Recently, Ahmad got a job as an assistant in a dental office, with a salary that he says barely covers the family's bills.
To be a dentist in the United States means he'll have to spend years and thousands of dollars to go back to school and be certified. "I cannot pay for that," he said. "I don't have the time for that. I need to feed (my wife and kids) now."
Bombs traumatize a special-needs child
The couple has two daughters -- a one-year-old and 7-year-old -- and a 10-year-old autistic son, Saleh.
Sama recalls a horrifying day in Aleppo in 2012 when a bomb exploded near their home. She rushed to her son's bedroom.
"I saw Saleh lying on his stomach in bed with his entire body shaking violently," she said.
Hyper-sensitive to loud noises or abrupt motions, Saleh was frozen on his belly, his face contorted in agony for a long time until his mother eventually calmed him.
"What I saw made me want to leave," she said. They fled to Saudi Arabia.

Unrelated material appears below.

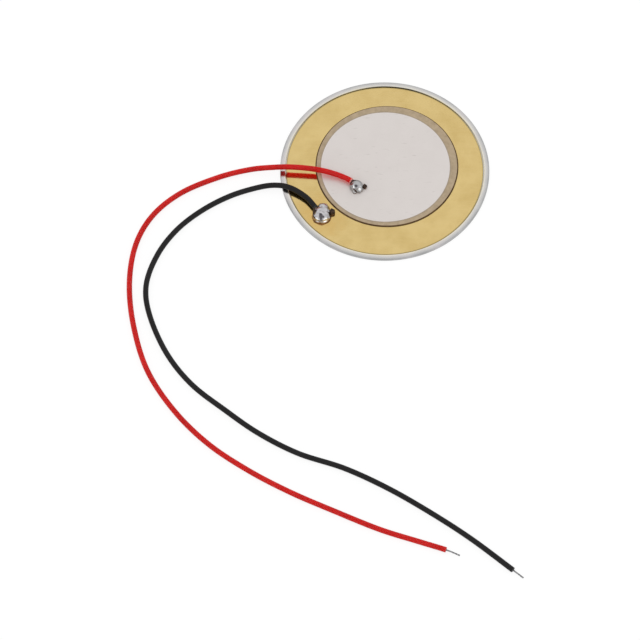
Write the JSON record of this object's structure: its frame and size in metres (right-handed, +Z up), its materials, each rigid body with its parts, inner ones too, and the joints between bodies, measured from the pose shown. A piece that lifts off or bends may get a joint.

The family did not bring anything from the home that they built from the ground up in Aleppo, an ornate treasure that -- in Syrian tradition -- was constructed for several future generations to occupy.
"I put my soul and energy into every stone," Sama said. "When I locked my door in Aleppo, it did not cross my mind once that I would not be going back."
The only things they have from Syria are sentimental items they were able to carry, such as key chains they got during their earliest days as a couple.
Ahmad was able to work in Saudi Arabia, but there were no programs that could help Saleh and the boy began to regress. Moving to the United States has allowed the Keichours to enroll their son in a school that caters to his needs.
At least he is away from the bombs, his mother says, as the family sits down to break their fast on the first night of Eid al-Adha. The Muslim holiday, known as the Feast of Sacrifice, recalls the story of God testing Abraham by telling him to kill his son.
Earlier that day, Sama had spoken online with her mother, who is still in Aleppo. Her eyes well with tears as she recounts their conversation. Sama knows that her mother will not tell her how dangerous it is. "She does not (want me) to worry," Sama says.
Eid dinner in their tiny apartment is an especially hard adjustment in their new life. It has always been spent with many family members. This is the first year the Keichours are alone.